MOSCOW—Police units in the country of Georgia stormed the offices of the biggest opposition party and detained its leader, pushing the former Soviet republic and U.S. ally in the South Caucasus region deeper into a political crisis that threatens its ties with the West.
Hours after the police detained more than a dozen political activists during Tuesday’s raid on the headquarters of the United National Movement, Georgia’s main opposition party, protesters gathered outside the government building to demonstrate against what they called a politically motivated move to clamp down on opposition.
Georgia has been one of the most ardently pro-Western countries in the region, but Tuesday’s raid and detentions have raised concerns it will become the next former Soviet state to see a broad crackdown on the opposition.
“Force and aggression are not the solution to resolving Georgia’s political differences,” the U.S. Embassy in Tbilisi said in a statement. “Today, Georgia has moved backward on its path of becoming a stronger democracy in the Euro-Atlantic family of nations.”

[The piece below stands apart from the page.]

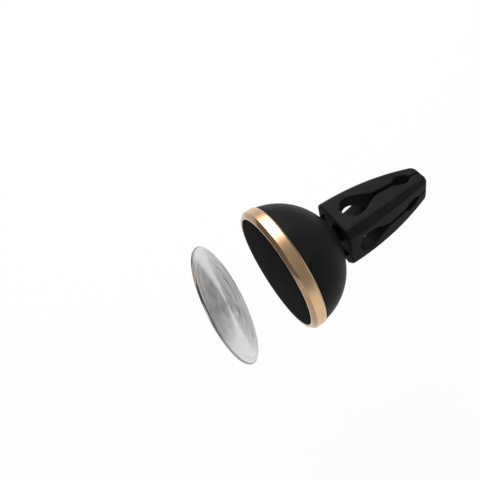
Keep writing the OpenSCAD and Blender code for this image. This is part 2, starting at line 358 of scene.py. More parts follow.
gold_bright = polished("gold_polished", (0.34, 0.21, 0.12), (0.46, 0.30, 0.18), 0.1)
plate_edge = polished("plate_rim", (0.26, 0.26, 0.27), (0.36, 0.36, 0.37), 0.12)
print("metals:", gold_satin.name, gold_bright.name, plate_edge.name)

# %% [markdown]
# ## A lathe made of nodes
# Most of the head is turned: a section is carried round the axis. One Geometry Nodes
# tree does it for every such piece. It takes the section as a closed line of edges,
# makes a curve of it, sweeps it round a circle and joins the seam. Its named inputs
# are the circle's radius, the number of steps round it and the finish. The Screw
# modifier could turn a section too, but a tree also joins the seam and paints.

# %% Build the lathe tree
SEAM_MM = 0.002


def start_tree(name, inputs, output):
    """A Geometry Nodes tree with its named inputs and one output, but no nodes yet."""
    tree = bpy.data.node_groups.new(name, "GeometryNodeTree")
    sockets = tree.interface
    for label, kind in inputs.items():
        sockets.new_socket(label, in_out="INPUT", socket_type="NodeSocket" + kind)
    sockets.new_socket(output, in_out="OUTPUT", socket_type="NodeSocketGeometry")
    return tree


def build_lathe():
    inputs = {
        "Section": "Geometry",
        "Turning radius": "Float",
        "Steps": "Int",
        "Finish": "Material",
    }
    tree = start_tree("lathe", inputs, "Piece")
    add = tree.nodes.new
    link = tree.links.new
    given = add("NodeGroupInput")
    result = add("NodeGroupOutput")
    section = add("GeometryNodeMeshToCurve")
    path = add("GeometryNodeCurvePrimitiveCircle")
    sweep = add("GeometryNodeCurveToMesh")
    join = add("GeometryNodeMergeByDistance")
    real = add("GeometryNodeRealizeInstances")
    paint = add("GeometryNodeSetMaterial")
    join.inputs["Distance"].default_value = SEAM_MM * MM
    link(given.outputs["Section"], section.inputs["Mesh"])
    link(given.outputs["Steps"], path.inputs["Resolution"])
    link(given.outputs["Turning radius"], path.inputs["Radius"])
    link(path.outputs["Curve"], sweep.inputs["Curve"])
    link(section.outputs["Curve"], sweep.inputs["Profile Curve"])
    link(sweep.outputs["Mesh"], join.inputs["Geometry"])
    link(join.outputs["Geometry"], real.inputs["Geometry"])
    link(real.outputs["Geometry"], paint.inputs["Geometry"])
    link(given.outputs["Finish"], paint.inputs["Material"])
    link(paint.outputs["Geometry"], result.inputs["Piece"])
    return tree


lathe = build_lathe()
print("lathe inputs:", [s.name for s in lathe.interface.items_tree])

# %% [markdown]
# ## Sections with rounded corners
# No moulded or turned edge is perfectly sharp, and the thin light line that an edge
# catches is what makes it look real. A Bevel modifier would round all edges alike. So
# a section is a list of corners, each with its own radius, and `rounded` swaps each
# corner for a short arc.


# %% Round a section
def rounded(corners, arc=4):
    points = []
    count = len(corners)
    for i, (radius, along, fillet) in enumerate(corners):
        here = Vector((radius, along))
        if not fillet:
            points.append(here)
            continue
        before = Vector(corners[i - 1][:2]) - here
        after = Vector(corners[(i + 1) % count][:2]) - here
        half = before.angle(after) / 2
        cut = min(fillet / math.tan(half), before.length / 2, after.length / 2)
        size = cut * math.tan(half)
        middle = here + (before.normalized() + after.normalized()).normalized() * (
            size / math.sin(half)
        )
        start = here + before.normalized() * cut - middle
        end = here + after.normalized() * cut - middle
        turn = start.angle_signed(end)
        for k in range(arc + 1):
            points.append(middle + Matrix.Rotation(-turn * k / arc, 2) @ start)
    return points


square = [(0, 0, 1), (10, 0, 1), (10, 10, 1), (0, 10, 1)]
print("a square with rounded corners has", len(rounded(square)), "points")


# %% Make an object from points
def mesh_object(name, points, edges, faces):
    data = bpy.data.meshes.new(name)
    data.from_pydata(points, edges, faces)
    made = bpy.data.objects.new(name, data)
    bpy.context.scene.collection.objects.link(made)
    return made


# %% [markdown]
# ## From modifiers to plain meshes
# A finished piece is an ordinary closed mesh, so every modifier and node tree is run
# once and its result kept. That could wait for the export, but a cut is safer to
# check here. `sharpen` then removes slivers where a cut has left them, turns every
# face outward and marks the edges that should shade as sharp. It prints how many open
# edges are left, which should be none.

# %% Keep what modifiers make
SLIVER_MM = 0.004


def keep_result(made):
    """Swaps an object's modifiers for the plain mesh that they make."""
    graph = bpy.context.evaluated_depsgraph_get()
    result = bpy.data.meshes.new_from_object(made.evaluated_get(graph))
    made.modifiers.clear()
    made.data = result


def bake(made, tree, values):
    """Runs a node tree on an object and keeps only the plain mesh that it makes."""
    modifier = made.modifiers.new(tree.name, "NODES")
    modifier.node_group = tree
    for item in tree.interface.items_tree:
        if item.in_out == "INPUT" and item.name in values:
            modifier[item.identifier] = values[item.name]
    keep_result(made)
    return made


def even_shading(made):
    """Lets the large faces decide how a rounded edge shades."""
    soften = made.modifiers.new("even shading", "WEIGHTED_NORMAL")
    soften.keep_sharp = True


# %% Clean a mesh and mark its sharp edges
def sharpen(made, degrees=32, sliver_mm=0.0):
    shape = bmesh.new()
    shape.from_mesh(made.data)
    if sliver_mm:
        bmesh.ops.remove_doubles(shape, verts=shape.verts, dist=sliver_mm * MM)
        bmesh.ops.dissolve_degenerate(shape, dist=sliver_mm * MM, edges=shape.edges)
        bmesh.ops.triangulate(shape, faces=[f for f in shape.faces if len(f.verts) > 4])
        bmesh.ops.dissolve_degenerate(shape, dist=sliver_mm * MM, edges=shape.edges)
    loose = [edge for edge in shape.edges if not edge.link_faces]
    bmesh.ops.delete(shape, geom=loose, context="EDGES")
    bmesh.ops.recalc_face_normals(shape, faces=shape.faces)
    for face in shape.faces:
        face.smooth = True
    for edge in shape.edges:
        open_edge = len(edge.link_faces) != 2
        edge.smooth = open_edge or edge.calc_face_angle() < math.radians(degrees)
    gaps = sum(len(edge.link_faces) != 2 for edge in shape.edges)
    volume = shape.calc_volume() / MM**3
    shape.to_mesh(made.data)
    shape.free()
    print(f"{made.name}: {len(made.data.polygons)} faces, {gaps} open edges,"
          f" {volume:.1f} mm3")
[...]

The U.S. has called for calm since the UNM party, led by parliamentarian Nika Melia, refused to accept the results of parliamentary elections last fall. In two rounds of voting, the ruling party, Georgian Dream, cemented its hold on power. The party’s creator, metals and real-estate tycoon Bidzina Ivanishvili—who made his fortune in Russia in the 1990s—is largely believed to influence the government from behind the scenes.